While these results are great news for the company, the same forces pushing profits higher are becoming a growing headache for consumers and businesses. If memory makers can’t manufacture enough chips to satisfy AI-driven demand, component prices tend to rise for device manufacturers. Those higher costs often filter down into the real world, potentially making everyday products more expensive—think RAM upgrades, SSD prices, laptops, desktops, and other PC hardware.
SK Hynix says it plans to respond with more investment throughout 2026, including expanding facilities, deploying EUV equipment, and increasing overall production capacity. Even with those moves, it’s still unclear whether supply will catch up anytime soon, particularly if AI infrastructure keeps expanding at its current pace. Adding to that uncertainty, Dell CEO Michael Dell has suggested that demand could continue rising strongly through 2028—meaning the pressure on memory supply may not ease quickly.

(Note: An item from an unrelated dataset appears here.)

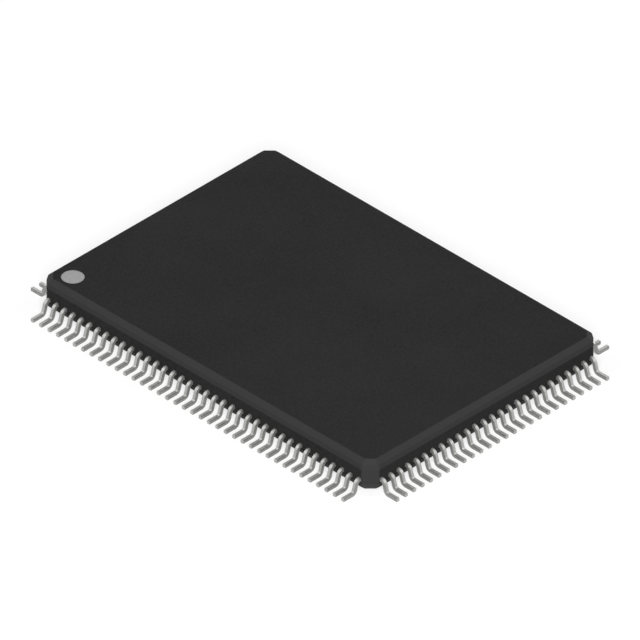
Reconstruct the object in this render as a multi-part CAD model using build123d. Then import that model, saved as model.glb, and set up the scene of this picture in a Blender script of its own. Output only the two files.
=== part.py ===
from build123d import *
import os
from math import radians, sqrt, tan

# Surface-mount integrated circuit in a low-profile quad flat package with gull-wing leads, in
# millimetres. A moulded body encloses a copper lead frame, and the silicon die is glued to the
# frame's paddle.
#
# The origin is the middle of the package on the plane that the lead feet stand on. +X runs along
# the long side, +Y along the short side and +Z up. The pin 1 dot is at the -X, -Y corner, and the
# pins count anticlockwise from there, seen from above.

# Pin layout
pitch = 0.50
pins_long_side = 38
pins_short_side = 26
end_margin = 0.65  # middle of a side's last lead to the end of that side's wall

# Moulded body
standoff = 0.05  # seating plane to the body's underside
body_thickness = 1.55
band_height = 0.74  # upright wall round the middle, which the leads come out of
draft_inset = 0.06  # lean of the drafted wall above and below the band
bevel_height = 0.20
bevel_inset = 0.22
corner_chamfer = 0.50
corner_radius = 0.25  # rounds both ends of a corner chamfer
least_corner_radius = 0.02  # where the bevel has used up the corner radius

# Gull-wing leads
lead_width = 0.17
lead_thickness = 0.18
lead_reach = 1.00  # body wall to the lead's tip
lead_frame_drop = 0.16  # middle of the lead frame below the middle of the body
lead_stub = 0.04  # level run between the wall and the shoulder bend
leg_angle = 74.0  # leg from the horizontal, in degrees
bend_radius = 0.09  # inside radius of the shoulder and heel bends
outside_flats = 4  # flats that draw the outside of each bend
heel_inside_flats = 2
shoulder_inside_flats = 1

# Lead frame inside the body
inner_tip_pitch = 0.24
inner_tip_width = 0.12
tip_corner_gap = 0.55  # middle of a side's last inner tip to the next side's line of tips
paddle_gap = 0.50  # paddle's edge to the inner tips
paddle_downset = 0.20  # paddle below the plane of the leads
tie_bar_width = 0.25
tie_bar_slope_run = 0.35  # length over which a tie bar climbs out of the downset
tie_bar_cover = 0.20  # moulding compound over the outer end of a tie bar

# Die
die_edge_margin = 0.75  # paddle's edge to the die's edge
die_thickness = 0.28
die_attach_thickness = 0.025
die_attach_margin = 0.10  # how far the adhesive shows round the die

# Pin 1 dot and the marks that the ejector pins leave on the underside
dot_diameter = 1.00
dot_from_end = 1.10  # middle of the dot to the wall on the short side
dot_from_side = 0.97  # middle of the dot to the wall on the long side
dot_recess = 0.05
dot_thickness = 0.03
ejector_mark_diameter = 1.20
ejector_mark_depth = 0.04
ejector_mark_from_end = 3.20
ejector_mark_from_side = 2.60

# Blocks and discs are placed by the middle of their underside.
on_base = (Align.CENTER, Align.CENTER, Align.MIN)

# Sizes that follow from the ones above
body_length = (pins_long_side - 1) * pitch + 2 * end_margin
body_width = (pins_short_side - 1) * pitch + 2 * end_margin
body_top = standoff + body_thickness
body_middle = standoff + body_thickness / 2
leads_underside = body_middle - lead_frame_drop - lead_thickness / 2
outer_bend_radius = bend_radius + lead_thickness
tip_ring_half_length = (pins_long_side - 1) / 2 * inner_tip_pitch + tip_corner_gap
tip_ring_half_width = (pins_short_side - 1) / 2 * inner_tip_pitch + tip_corner_gap
paddle_half_length = tip_ring_half_length - paddle_gap
paddle_half_width = tip_ring_half_width - paddle_gap
paddle_underside = leads_underside - paddle_downset
paddle_top = paddle_underside + lead_thickness
die_underside = paddle_top + die_attach_thickness
die_length = 2 * (paddle_half_length - die_edge_margin)
die_width = 2 * (paddle_half_width - die_edge_margin)

# Each side in the order of its pins: its turn about Z from the -Y side, its number of pins, and how
# far its wall and its line of inner tips stand from the middle of the package.
long_side = (pins_long_side, body_width / 2, tip_ring_half_width)
short_side = (pins_short_side, body_length / 2, tip_ring_half_length)
sides = [(0, *long_side), (90, *short_side), (180, *long_side), (270, *short_side)]


def body_outline(inset):
    """Plan outline of the body moved in by the inset: a rectangle with chamfered, rounded corners."""
    half_length = body_length / 2 - inset
    half_width = body_width / 2 - inset
    leg = corner_chamfer - inset * (2 - sqrt(2))
    quarter = [(half_length, half_width - leg), (half_length - leg, half_width)]
    corners = quarter + [(-x, y) for x, y in reversed(quarter)]
    corners += [(-x, -y) for x, y in corners]
    outline = make_face(Polyline(*corners, close=True))
    return fillet(outline.vertices(), max(corner_radius - inset, least_corner_radius))


def body_blank():
    """Outer form of the body: bevel, drafted wall and upright band, with the same again below."""
    band_half = band_height / 2
    full_inset = draft_inset + bevel_inset
    upper = [(body_middle + band_half, 0), (body_top - bevel_height, draft_inset), (body_top, full_inset)]
    lower = [(2 * body_middle - height, inset) for height, inset in reversed(upper)]
    return loft([Pos(0, 0, height) * body_outline(inset) for height, inset in lower + upper], ruled=True)


def bend(corner, heading, turn, radius, flats):
    """Points of a bend that rounds a corner, which are the ends of equal flats along its arc.

    The heading is the direction of travel into the corner and the turn is the change in it, both in
    degrees and positive anticlockwise.
    """
    ahead = Vector(1, 0).rotate(Axis.Z, heading)
    tangent_length = radius * tan(radians(abs(turn)) / 2)
    arc = JernArc(Vector(corner) - ahead * tangent_length, ahead, radius, turn)
    whole_flats = round(flats)
    return [arc @ (step / whole_flats) for step in range(whole_flats + 1)]


def lead_profile():
    """Side view of a lead outside the wall, with X outwards from the wall and Y up.

    The shoulder and the heel are turned on the same inside radius, so their outsides share a larger
    one. Their arcs are drawn as a few flats each, as there are so many leads.
    """
    half_turn = tan(radians(leg_angle) / 2)
    leads_top = leads_underside + lead_thickness
    shoulder_x = lead_stub + outer_bend_radius * half_turn
    heel_x = shoulder_x + leads_underside / tan(radians(leg_angle))
    mitre = lead_thickness * half_turn  # how far a leg's inside corner lies behind its outside one
    shoulder_outside = bend((shoulder_x, leads_top), 0, -leg_angle, outer_bend_radius, outside_flats)
    heel_inside = bend((heel_x, lead_thickness), -leg_angle, leg_angle, bend_radius, heel_inside_flats)
    heel_outside = bend((heel_x - mitre, 0), 180, -leg_angle, outer_bend_radius, outside_flats)
    shoulder_inside = bend(
        (shoulder_x - mitre, leads_underside), 180 - leg_angle, leg_angle, bend_radius, shoulder_inside_flats
    )
    tip = [(lead_reach, lead_thickness), (lead_reach, 0)]
    root = [(0, leads_underside), (0, leads_top)]
    return make_face(
        Polyline(*shoulder_outside, *heel_inside, *tip, *heel_outside, *shoulder_inside, *root, close=True)
    )


def inner_lead(along, wall, tip_line):
    """The part of a lead inside the body, fanning in from the wall to its tip beside the paddle."""
    tip_along = along * inner_tip_pitch / pitch
    root = [(along - lead_width / 2, -wall), (along + lead_width / 2, -wall)]
    tip = [(tip_along + inner_tip_width / 2, -tip_line), (tip_along - inner_tip_width / 2, -tip_line)]
    plan = make_face(Polyline(*root, *tip, close=True))
    return extrude(Pos(0, 0, leads_underside) * plan, lead_thickness)


def leads_of_side(turn, count, wall, tip_line):
    """One side's leads as separate solids, made on the -Y side and turned to their own."""
    profile = lead_profile()
    leads = []
    for pin in range(count):
        along = (pin - (count - 1) / 2) * pitch
        upright = Plane(origin=(along, -wall, 0), x_dir=(0, -1, 0), z_dir=(-1, 0, 0))
        outer = extrude(upright * profile, lead_width / 2, both=True)
        leads.append(Rot(0, 0, turn) * (outer + inner_lead(along, wall, tip_line)))
    return Compound([lead.solid() for lead in leads])


def tie_bar():
    """Bar from the paddle's corner towards the body's corner, climbing to the plane of the leads."""
    start = Vector(paddle_half_length - tie_bar_width, paddle_half_width - tie_bar_width)
    corner = Vector(body_length / 2 - corner_chamfer / 2, body_width / 2 - corner_chamfer / 2)
    run = corner - start
    end = run.length - tie_bar_cover
    slope_start = tie_bar_width * sqrt(2)
    slope_end = slope_start + tie_bar_slope_run
    underside = [
        (0, paddle_underside),
        (slope_start, paddle_underside),
        (slope_end, leads_underside),
        (end, leads_underside),
    ]
    upper = [(x, height + lead_thickness) for x, height in reversed(underside)]
    upright = Plane(origin=start, x_dir=run, z_dir=run.cross(Vector(0, 0, 1)))
    return extrude(upright * make_face(Polyline(*underside, *upper, close=True)), tie_bar_width / 2, both=True)


def die_paddle():
    """Plate that carries the die, with a tie bar at each corner, pressed down from the same sheet."""
    plate = Box(2 * paddle_half_length, 2 * paddle_half_width, lead_thickness, align=on_base)
    paddle = Pos(0, 0, paddle_underside) * plate
    bar = tie_bar()
    mirrored = mirror(bar, about=Plane.YZ)
    return paddle + [bar, mirrored, mirror(bar, about=Plane.XZ), mirror(mirrored, about=Plane.XZ)]


def slab(length, width, thickness, underside):
    """A plain rectangular layer in the middle of the package."""
    return Pos(0, 0, underside) * Box(length, width, thickness, align=on_base)


def ejector_marks():
    """Cutters for the two shallow round marks on the underside, at opposite corners."""
    x = body_length / 2 - ejector_mark_from_end
    y = body_width / 2 - ejector_mark_from_side
    cutter = Cylinder(ejector_mark_diameter / 2, 2 * ejector_mark_depth)
    return [Pos(x, -y, standoff) * cutter, Pos(-x, y, standoff) * cutter]


def build_nodes():
    """Every node of the part by name."""
    leads = [leads_of_side(*side) for side in sides]
    die = slab(die_length, die_width, die_thickness, die_underside)
    attach_length = die_length + 2 * die_attach_margin
    attach_width = die_width + 2 * die_attach_margin
    attach = slab(attach_length, attach_width, die_attach_thickness, paddle_top)
    paddle = die_paddle()

    dot_place = Pos(dot_from_end - body_length / 2, dot_from_side - body_width / 2, body_top)
    recess = dot_place * Cylinder(dot_diameter / 2, 2 * dot_recess)
    dot_blank = Cylinder(dot_diameter / 2, dot_thickness, align=on_base)
    dot = dot_place * Pos(0, 0, -dot_recess) * dot_blank

    inserts = [lead for group in leads for lead in group.solids()]
    inserts += [paddle, attach, die]
    body = body_blank() - [recess, *ejector_marks()]
    body = body - inserts

    nodes = {
        "package_body": body,
        "pin_1_dot": dot,
        "die_paddle": paddle,
        "die_attach": attach,
        "silicon_die": die,
    }
    first = 1
    for (_, count, _, _), group in zip(sides, leads):
        nodes[f"leads_{first}_to_{first + count - 1}"] = group
        first += count
    return nodes


os.makedirs("parts", exist_ok=True)
for name, shape in build_nodes().items():
    export_step(shape, f"parts/{name}.step")
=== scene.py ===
import logging
from dataclasses import dataclass, field
from enum import Enum
from typing import Any

import bpy
import numpy as np
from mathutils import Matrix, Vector


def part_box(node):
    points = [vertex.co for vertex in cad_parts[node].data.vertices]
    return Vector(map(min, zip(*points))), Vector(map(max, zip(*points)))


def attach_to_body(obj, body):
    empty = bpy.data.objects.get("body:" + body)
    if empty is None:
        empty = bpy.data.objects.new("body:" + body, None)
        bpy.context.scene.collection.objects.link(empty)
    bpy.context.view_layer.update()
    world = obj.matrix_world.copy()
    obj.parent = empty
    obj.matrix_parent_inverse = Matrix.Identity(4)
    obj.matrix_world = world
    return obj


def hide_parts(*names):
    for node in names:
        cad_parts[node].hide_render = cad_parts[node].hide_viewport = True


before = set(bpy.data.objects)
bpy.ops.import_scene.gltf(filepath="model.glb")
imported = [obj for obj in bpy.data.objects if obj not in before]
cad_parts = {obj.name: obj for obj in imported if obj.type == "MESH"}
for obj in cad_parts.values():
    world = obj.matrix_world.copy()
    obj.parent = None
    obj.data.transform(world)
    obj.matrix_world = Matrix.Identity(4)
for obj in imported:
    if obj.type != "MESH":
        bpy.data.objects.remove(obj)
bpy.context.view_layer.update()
log = logging.getLogger("integrated_circuit")

MM = 0.001  # every size below is in millimetres, and Blender's unit is the metre
BOX_DECIMALS = 5  # places of a millimetre, few enough to drop a mesh's single-precision error

# A noise texture mostly keeps to the middle of its range of 0 to 1. These are the values that count
# as its lowest and its highest, and the narrow pair gives the stronger contrast.
WIDE_NOISE = (0.30, 0.70)
NARROW_NOISE = (0.35, 0.65)

# A Mix node's inputs and outputs share their names, so they are told apart by number.
SHARE, FIRST_NUMBER, SECOND_NUMBER, FIRST_COLOUR, SECOND_COLOUR = 0, 2, 3, 6, 7
MIXED_NUMBER, MIXED_COLOUR = 0, 2


class Side(Enum):
    """The package's sides in the order of their pins, each with its turn about Z from the -Y side."""

    PINS_1_TO_38 = 0
    PINS_39_TO_64 = 90
    PINS_65_TO_102 = 180
    PINS_103_TO_128 = 270

    @property
    def is_long(self) -> bool:
        """Whether this is one of the two long sides."""
        return self.value % 180 == 0

    @property
    def node(self) -> str:
        """Name of the CAD node that holds this side's leads."""
        return self.name.lower().replace("pins", "leads")


class LeadFace(Enum):
    """The kinds of face on a lead, each with the number of its finish among the piece's materials.

    The first three are outside the body. The last two are inside it: the bare sheet, and the tip
    that a wire is bonded to.
    """

    ROLLED = 0
    STAMPED = 1
    EDGE = 2
    BARE = 3
    BONDED = 4


def linear(hex_colour: str) -> tuple[float, float, float, float]:
    """Turn an sRGB hex colour into linear RGBA by the sRGB standard's curve.

    Args:
        hex_colour: a colour such as "#2f2f2f".

    Returns:
        Linear red, green and blue, with an alpha of 1.
    """
    coded = np.array([int(hex_colour[i : i + 2], 16) for i in (1, 3, 5)]) / 255
    value = np.where(coded <= 0.04045, coded / 12.92, ((coded + 0.055) / 1.055) ** 2.4)
    return (*(float(v) for v in value), 1.0)


def per_metre(size_mm: float) -> float:
    """Texture scale whose features are this many millimetres across."""
    return 1 / (size_mm * MM)


def box_in_mm(node: str) -> tuple[np.ndarray, np.ndarray]:
    """Box of a CAD node in millimetres.

    Args:
        node: the node's name.

    Returns:
        Its lowest and its highest corner, rounded to rid them of the mesh's single precision.
    """
    low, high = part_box(node)
    return np.round(np.array(low) / MM, BOX_DECIMALS), np.round(np.array(high) / MM, BOX_DECIMALS)


def add_node(
    tree: bpy.types.NodeTree, kind: str, inputs: dict[str | int, Any] | None = None, **settings: Any
) -> bpy.types.Node:
    """Add a node with its settings and links.

    Args:
        tree: the node tree that gets the node.
        kind: Blender's name for the node's type.
        inputs: a value, or an output socket to link, for each input by name or number.
        **settings: the node's own properties.

    Returns:
        The new node.
    """
    node = tree.nodes.new(kind)
    for name, value in settings.items():
        setattr(node, name, value)
    for key, value in (inputs or {}).items():
        if isinstance(value, bpy.types.NodeSocket):
            tree.links.new(value, node.inputs[key])
        else:
            node.inputs[key].default_value = value
    return node


def empty_material(name: str) -> tuple[bpy.types.Material, bpy.types.NodeTree]:
    """Make a material with nothing in its node tree.

    Args:
        name: the material's name.

    Returns:
        The material and its tree.
    """
    material = bpy.data.materials.new(name)
    material.use_nodes = True
    material.node_tree.nodes.clear()
    return material, material.node_tree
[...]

One group that’s positioned to benefit directly from the boom is SK Hynix employees. The company uses a profit-sharing system that distributes about 10% of operating profit to staff, and projections suggest bonus payouts could be unusually large if profits remain at these elevated levels. Based on current expectations, estimates point to an average of roughly $520,000 per employee for 2026, with some projections for 2027 reaching as high as $900,000 per employee. These figures are not guaranteed, but they highlight just how profitable the AI memory race has become for the companies able to supply the most in-demand chips.
For the broader market, the takeaway is clear: as long as AI data centers keep consuming massive volumes of HBM and other advanced memory, the balance of power remains with top suppliers—and that could continue to influence pricing across everything from enterprise hardware budgets to consumer PC upgrades.